(GIVEN INSTRUCTION) Copy all the material below, exactly as it stands.

(RAW DATA)
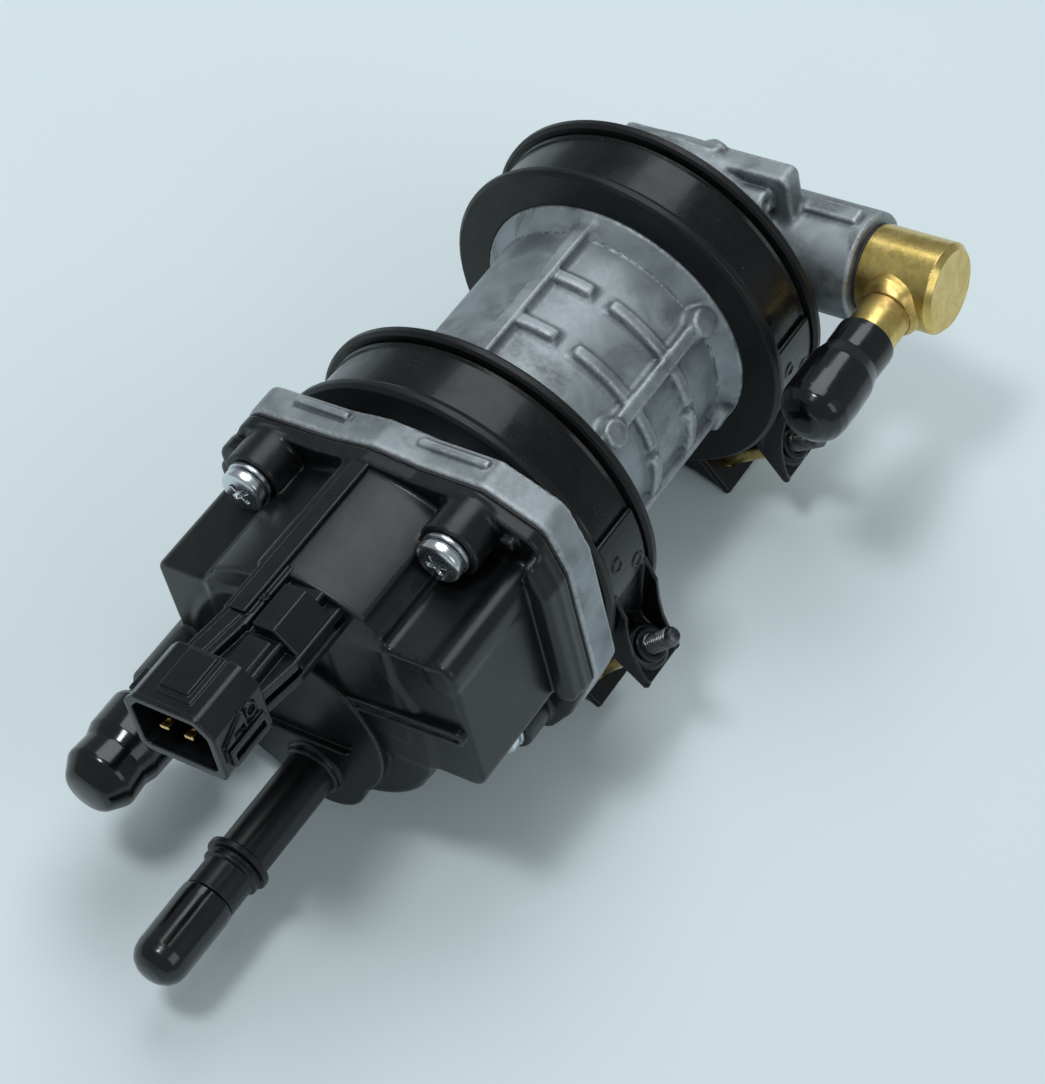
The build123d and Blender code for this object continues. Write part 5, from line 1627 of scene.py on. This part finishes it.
    def build(self) -> None:
        """Builds the moulding, the connector, its blades and the cover's gasket, and dresses them."""
        body = FieldMesher(self.field, (-43.0, -112.0, -39.0), (46.5, -52.0, 42.0), self.cell).mesh()
        show(Surface.join([body, *self.spigots()]), "cover_moulding", COVER_PLASTIC, "cover")
        face = FieldMesher(self.relief, (-29.5, -93.5, -36.5), (41.0, -84.0, 15.5), self.relief_cell).mesh()
        show(face, "cover_face_relief", COVER_PLASTIC, "cover")
        plug = FieldMesher(self.connector_field, (-8.4, -126.0, 24.5), (18.5, -54.0, 44.0),
                           self.connector_cell).mesh()
        show(plug, "cover_connector", CONNECTOR_PLASTIC, "cover")
        tips = FieldMesher(self.blades, (1.6, -125.2, 33.8), (10.4, -112.0, 35.4), self.tip_cell).mesh()
        legs = FieldMesher(self.legs, (1.6, -114.0, 19.6), (10.4, -81.0, 35.4), self.leg_cell).mesh()
        show(Surface.join([tips, legs]), "terminal_blades", BRASS, "terminal_pins")
        gasket = FieldMesher(self.gasket_field, (-43.0, -54.0, -39.0), (46.5, -51.0, 42.0),
                             self.gasket_cell).mesh()
        show(gasket, "cover_gasket_sheet", DARK_RUBBER, "cover_gasket")


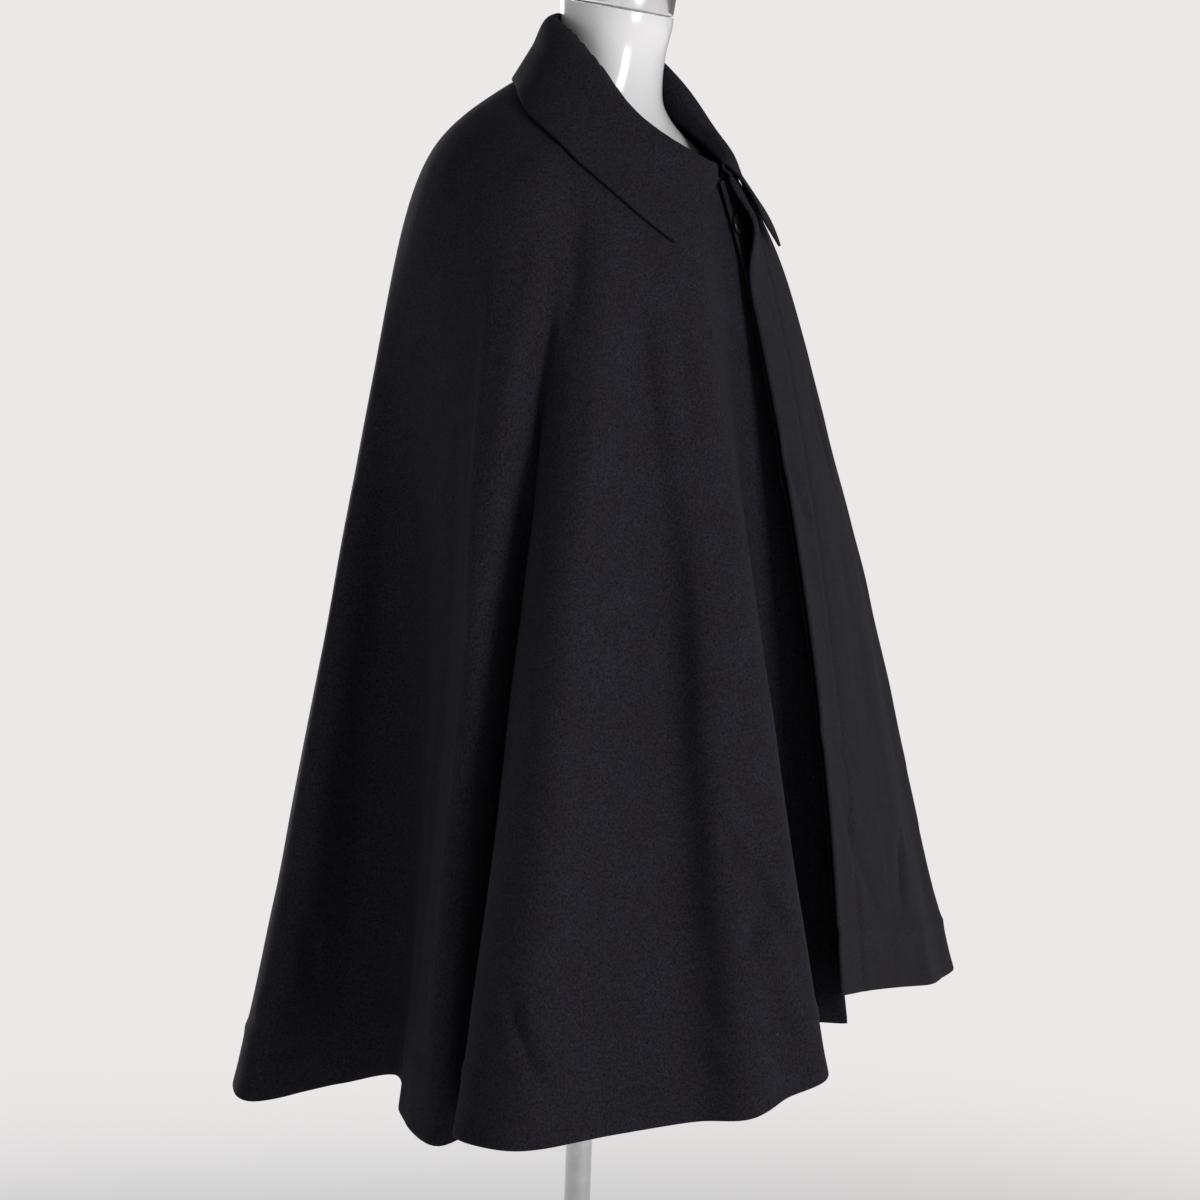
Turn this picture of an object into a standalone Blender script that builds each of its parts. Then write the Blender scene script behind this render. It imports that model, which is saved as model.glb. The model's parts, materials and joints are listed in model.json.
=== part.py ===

(WRITTEN ANSWER)
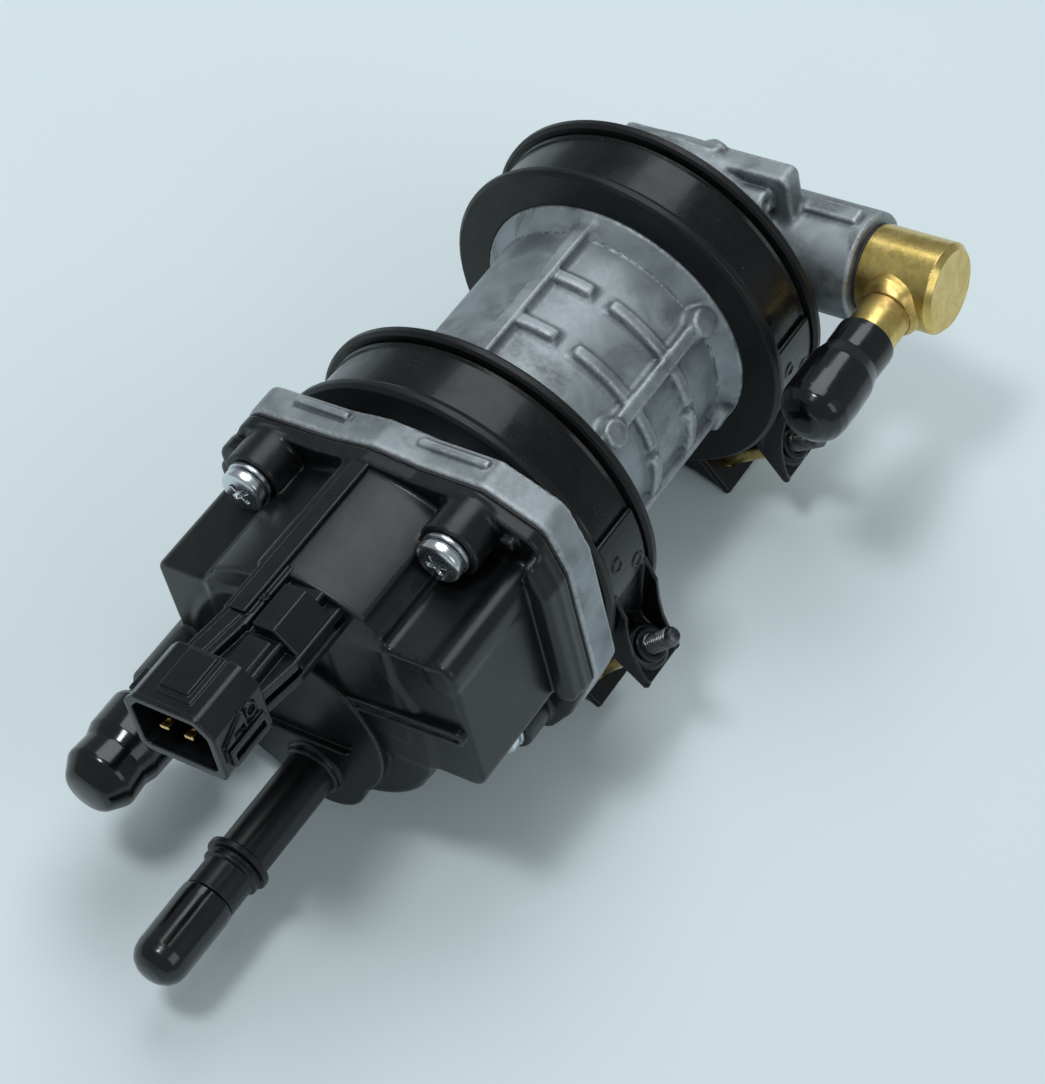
The build123d and Blender code for this object continues. Write part 5, from line 1627 of scene.py on. This part finishes it.
    def build(self) -> None:
        """Builds the moulding, the connector, its blades and the cover's gasket, and dresses them."""
        body = FieldMesher(self.field, (-43.0, -112.0, -39.0), (46.5, -52.0, 42.0), self.cell).mesh()
        show(Surface.join([body, *self.spigots()]), "cover_moulding", COVER_PLASTIC, "cover")
        face = FieldMesher(self.relief, (-29.5, -93.5, -36.5), (41.0, -84.0, 15.5), self.relief_cell).mesh()
        show(face, "cover_face_relief", COVER_PLASTIC, "cover")
        plug = FieldMesher(self.connector_field, (-8.4, -126.0, 24.5), (18.5, -54.0, 44.0),
                           self.connector_cell).mesh()
        show(plug, "cover_connector", CONNECTOR_PLASTIC, "cover")
        tips = FieldMesher(self.blades, (1.6, -125.2, 33.8), (10.4, -112.0, 35.4), self.tip_cell).mesh()
        legs = FieldMesher(self.legs, (1.6, -114.0, 19.6), (10.4, -81.0, 35.4), self.leg_cell).mesh()
        show(Surface.join([tips, legs]), "terminal_blades", BRASS, "terminal_pins")
        gasket = FieldMesher(self.gasket_field, (-43.0, -54.0, -39.0), (46.5, -51.0, 42.0),
                             self.gasket_cell).mesh()
        show(gasket, "cover_gasket_sheet", DARK_RUBBER, "cover_gasket")


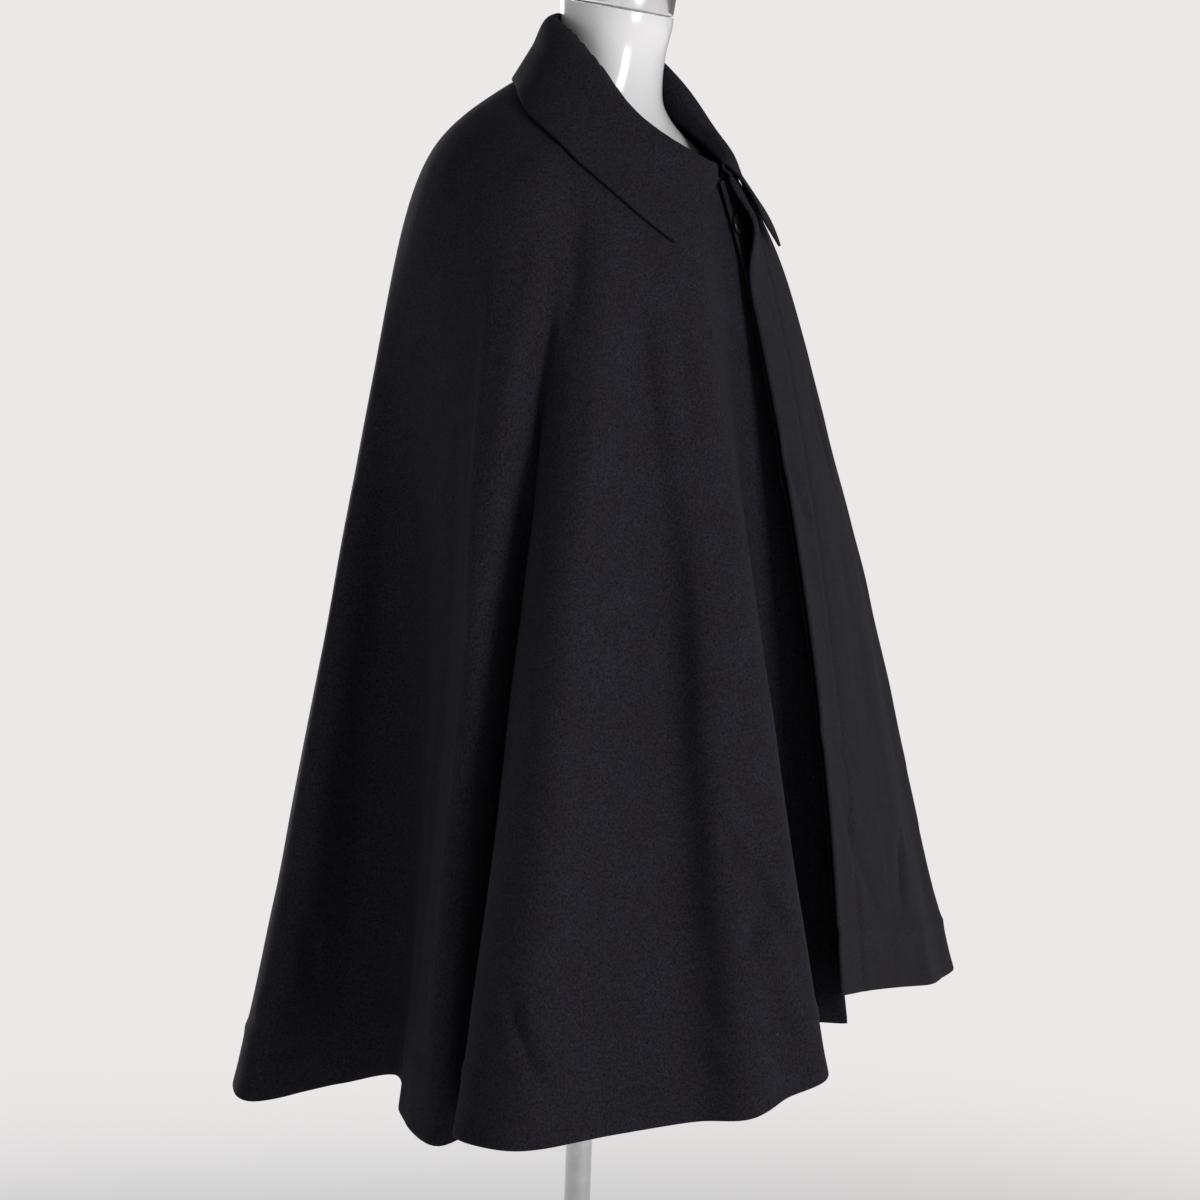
Turn this picture of an object into a standalone Blender script that builds each of its parts. Then write the Blender scene script behind this render. It imports that model, which is saved as model.glb. The model's parts, materials and joints are listed in model.json.
=== part.py ===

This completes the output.